[What is expected]: Copy exactly the lines from the start of the data below through the one that carries "return [(px - anchor, pz", and only those.

[Provided material]:
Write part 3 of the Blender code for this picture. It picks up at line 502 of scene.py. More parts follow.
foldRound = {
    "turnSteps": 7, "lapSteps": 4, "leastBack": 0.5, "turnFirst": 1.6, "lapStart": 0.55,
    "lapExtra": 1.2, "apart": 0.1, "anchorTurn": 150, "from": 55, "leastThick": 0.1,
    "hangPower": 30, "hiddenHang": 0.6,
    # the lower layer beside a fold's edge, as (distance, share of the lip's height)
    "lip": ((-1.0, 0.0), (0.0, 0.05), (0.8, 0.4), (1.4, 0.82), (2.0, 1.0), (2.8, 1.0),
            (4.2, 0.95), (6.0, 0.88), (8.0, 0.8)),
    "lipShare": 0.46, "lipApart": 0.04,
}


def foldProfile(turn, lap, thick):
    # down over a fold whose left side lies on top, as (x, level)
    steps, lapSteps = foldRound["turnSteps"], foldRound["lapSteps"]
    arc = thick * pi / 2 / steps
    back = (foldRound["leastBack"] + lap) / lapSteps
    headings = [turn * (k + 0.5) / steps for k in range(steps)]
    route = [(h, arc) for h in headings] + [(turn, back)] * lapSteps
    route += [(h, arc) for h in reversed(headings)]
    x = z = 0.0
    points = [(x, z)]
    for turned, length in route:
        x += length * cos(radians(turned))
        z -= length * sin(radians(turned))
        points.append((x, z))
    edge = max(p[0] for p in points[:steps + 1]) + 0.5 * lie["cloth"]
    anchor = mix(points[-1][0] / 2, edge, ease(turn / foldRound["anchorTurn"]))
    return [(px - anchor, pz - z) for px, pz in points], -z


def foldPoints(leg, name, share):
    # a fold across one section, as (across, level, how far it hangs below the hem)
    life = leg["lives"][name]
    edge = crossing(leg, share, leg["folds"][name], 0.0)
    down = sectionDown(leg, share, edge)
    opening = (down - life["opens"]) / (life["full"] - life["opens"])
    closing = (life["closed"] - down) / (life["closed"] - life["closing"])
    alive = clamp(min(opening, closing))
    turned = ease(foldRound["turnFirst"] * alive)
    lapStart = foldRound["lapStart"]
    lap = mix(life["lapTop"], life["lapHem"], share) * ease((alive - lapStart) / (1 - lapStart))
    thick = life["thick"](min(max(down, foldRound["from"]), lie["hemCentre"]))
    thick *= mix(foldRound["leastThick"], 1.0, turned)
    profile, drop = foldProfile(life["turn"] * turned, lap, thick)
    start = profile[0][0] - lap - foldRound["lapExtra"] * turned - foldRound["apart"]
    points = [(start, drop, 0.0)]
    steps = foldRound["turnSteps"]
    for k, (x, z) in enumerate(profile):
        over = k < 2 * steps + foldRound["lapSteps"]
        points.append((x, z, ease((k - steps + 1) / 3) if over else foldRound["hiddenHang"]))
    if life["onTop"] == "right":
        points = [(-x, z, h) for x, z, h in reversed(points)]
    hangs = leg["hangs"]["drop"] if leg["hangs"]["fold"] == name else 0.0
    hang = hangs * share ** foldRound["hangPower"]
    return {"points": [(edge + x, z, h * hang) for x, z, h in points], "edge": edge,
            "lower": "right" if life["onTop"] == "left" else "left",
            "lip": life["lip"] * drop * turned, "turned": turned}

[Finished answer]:
Write part 3 of the Blender code for this picture. It picks up at line 502 of scene.py. More parts follow.
foldRound = {
    "turnSteps": 7, "lapSteps": 4, "leastBack": 0.5, "turnFirst": 1.6, "lapStart": 0.55,
    "lapExtra": 1.2, "apart": 0.1, "anchorTurn": 150, "from": 55, "leastThick": 0.1,
    "hangPower": 30, "hiddenHang": 0.6,
    # the lower layer beside a fold's edge, as (distance, share of the lip's height)
    "lip": ((-1.0, 0.0), (0.0, 0.05), (0.8, 0.4), (1.4, 0.82), (2.0, 1.0), (2.8, 1.0),
            (4.2, 0.95), (6.0, 0.88), (8.0, 0.8)),
    "lipShare": 0.46, "lipApart": 0.04,
}


def foldProfile(turn, lap, thick):
    # down over a fold whose left side lies on top, as (x, level)
    steps, lapSteps = foldRound["turnSteps"], foldRound["lapSteps"]
    arc = thick * pi / 2 / steps
    back = (foldRound["leastBack"] + lap) / lapSteps
    headings = [turn * (k + 0.5) / steps for k in range(steps)]
    route = [(h, arc) for h in headings] + [(turn, back)] * lapSteps
    route += [(h, arc) for h in reversed(headings)]
    x = z = 0.0
    points = [(x, z)]
    for turned, length in route:
        x += length * cos(radians(turned))
        z -= length * sin(radians(turned))
        points.append((x, z))
    edge = max(p[0] for p in points[:steps + 1]) + 0.5 * lie["cloth"]
    anchor = mix(points[-1][0] / 2, edge, ease(turn / foldRound["anchorTurn"]))
    return [(px - anchor, pz - z) for px, pz in points], -z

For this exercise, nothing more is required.